As the sun started dipping beneath the clouds, we attempted to follow it westward searching for a good place to watch it as it set. We failed to find such a place amidst the densely clustered buildings, but we did pass by an interesting set of ruins (the origins of which I have no clue) and through a sort of town square where one vendor was selling, of all things, bottle openers attached to giant wooden… dildos? Strange things are sold in strange places. I have no more words for this.

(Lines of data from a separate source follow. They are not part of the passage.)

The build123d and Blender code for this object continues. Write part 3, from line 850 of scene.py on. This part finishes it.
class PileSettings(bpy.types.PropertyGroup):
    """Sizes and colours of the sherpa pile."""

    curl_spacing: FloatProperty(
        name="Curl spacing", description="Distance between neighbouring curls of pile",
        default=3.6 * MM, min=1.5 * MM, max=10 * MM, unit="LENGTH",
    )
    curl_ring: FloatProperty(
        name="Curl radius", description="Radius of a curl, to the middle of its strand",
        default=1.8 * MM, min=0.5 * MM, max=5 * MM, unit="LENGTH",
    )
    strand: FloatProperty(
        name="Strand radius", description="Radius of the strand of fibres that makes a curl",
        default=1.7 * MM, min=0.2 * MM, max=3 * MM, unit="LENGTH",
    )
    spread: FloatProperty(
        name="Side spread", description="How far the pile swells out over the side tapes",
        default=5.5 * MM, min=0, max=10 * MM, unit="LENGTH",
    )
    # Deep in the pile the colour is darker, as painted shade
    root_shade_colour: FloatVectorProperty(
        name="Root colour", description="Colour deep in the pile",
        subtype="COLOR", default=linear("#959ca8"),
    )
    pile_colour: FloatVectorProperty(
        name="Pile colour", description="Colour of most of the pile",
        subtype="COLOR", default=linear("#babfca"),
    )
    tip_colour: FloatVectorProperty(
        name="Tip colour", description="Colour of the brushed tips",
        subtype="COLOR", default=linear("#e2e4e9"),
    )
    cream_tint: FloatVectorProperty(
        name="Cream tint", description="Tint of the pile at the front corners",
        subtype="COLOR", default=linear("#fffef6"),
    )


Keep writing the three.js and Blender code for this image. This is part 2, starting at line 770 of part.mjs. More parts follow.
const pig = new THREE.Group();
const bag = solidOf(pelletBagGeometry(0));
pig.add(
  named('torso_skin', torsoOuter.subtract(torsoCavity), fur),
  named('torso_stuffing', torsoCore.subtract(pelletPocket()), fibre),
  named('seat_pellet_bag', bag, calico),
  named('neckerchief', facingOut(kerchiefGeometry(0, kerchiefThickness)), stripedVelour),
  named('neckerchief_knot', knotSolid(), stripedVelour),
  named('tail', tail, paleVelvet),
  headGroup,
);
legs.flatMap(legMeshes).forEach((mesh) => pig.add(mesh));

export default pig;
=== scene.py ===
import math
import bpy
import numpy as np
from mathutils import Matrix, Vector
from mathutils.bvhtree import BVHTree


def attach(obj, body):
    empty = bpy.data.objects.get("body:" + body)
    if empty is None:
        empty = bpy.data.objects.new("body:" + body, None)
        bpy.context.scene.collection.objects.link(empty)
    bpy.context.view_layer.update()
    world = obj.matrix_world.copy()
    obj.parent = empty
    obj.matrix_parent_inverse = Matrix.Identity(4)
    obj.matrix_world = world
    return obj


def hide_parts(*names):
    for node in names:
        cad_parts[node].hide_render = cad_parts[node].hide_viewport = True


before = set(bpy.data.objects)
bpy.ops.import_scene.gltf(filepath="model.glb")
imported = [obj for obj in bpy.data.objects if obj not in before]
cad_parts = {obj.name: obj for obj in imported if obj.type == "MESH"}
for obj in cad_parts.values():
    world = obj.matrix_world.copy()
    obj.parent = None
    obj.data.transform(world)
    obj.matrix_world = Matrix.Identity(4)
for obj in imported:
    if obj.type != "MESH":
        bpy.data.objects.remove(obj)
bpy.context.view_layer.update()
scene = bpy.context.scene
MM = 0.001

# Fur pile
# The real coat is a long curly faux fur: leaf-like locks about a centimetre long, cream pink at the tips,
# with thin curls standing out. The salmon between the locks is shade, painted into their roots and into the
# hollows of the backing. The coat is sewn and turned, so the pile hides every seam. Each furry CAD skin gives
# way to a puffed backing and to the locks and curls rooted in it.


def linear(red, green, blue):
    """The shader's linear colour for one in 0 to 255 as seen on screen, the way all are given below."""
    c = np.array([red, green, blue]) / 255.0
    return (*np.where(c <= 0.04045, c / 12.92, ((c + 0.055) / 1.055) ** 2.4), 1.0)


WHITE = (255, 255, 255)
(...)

As we continued walking, many of the shops began closing as if after sundown they would all turn back into pumpkins. Or, rather, after sundown they all turned back into sketchy graffiti-riddled alleyways and cramped corridors. I’ve so far been surprised by the amount of graffiti I’ve encountered in Greece, but I was even more surprised by how quickly a quaint, almost picturesque, street market turned itself into a setting from a murder mystery once the vendors retreated, lowering graffiti shields over their shops.

But Greece is the kind of place where something somewhere is always open, so we quickly found ourselves back in a nice part of town. We stopped for dinner at a restaurant in Athens called Kotili and I had the best meal I’ve had in Greece so far. The ambience was nice, there was live Greek music, and the food was marvelous. I was going to try my hand at souvlaki again when the server pointed me towards a different lamb dish on the menu. I have no idea what it was called, but it seemed to be some sort of braised lamb with a Greek cheese on top (the same cheese they use for saganaki?). The meat was super tender and almost melted off the bones and I felt bad for eating gelato before dinner because as much as I wanted to, I couldn’t finish the lamb if I had tried.

After dinner, we wandered around a little bit trying to find a good view of the Acropolis since we knew it would be lit up at night. Once we found one, we journeyed home early since we’ll have to be awake early tomorrow to catch a long train ride to Meteora.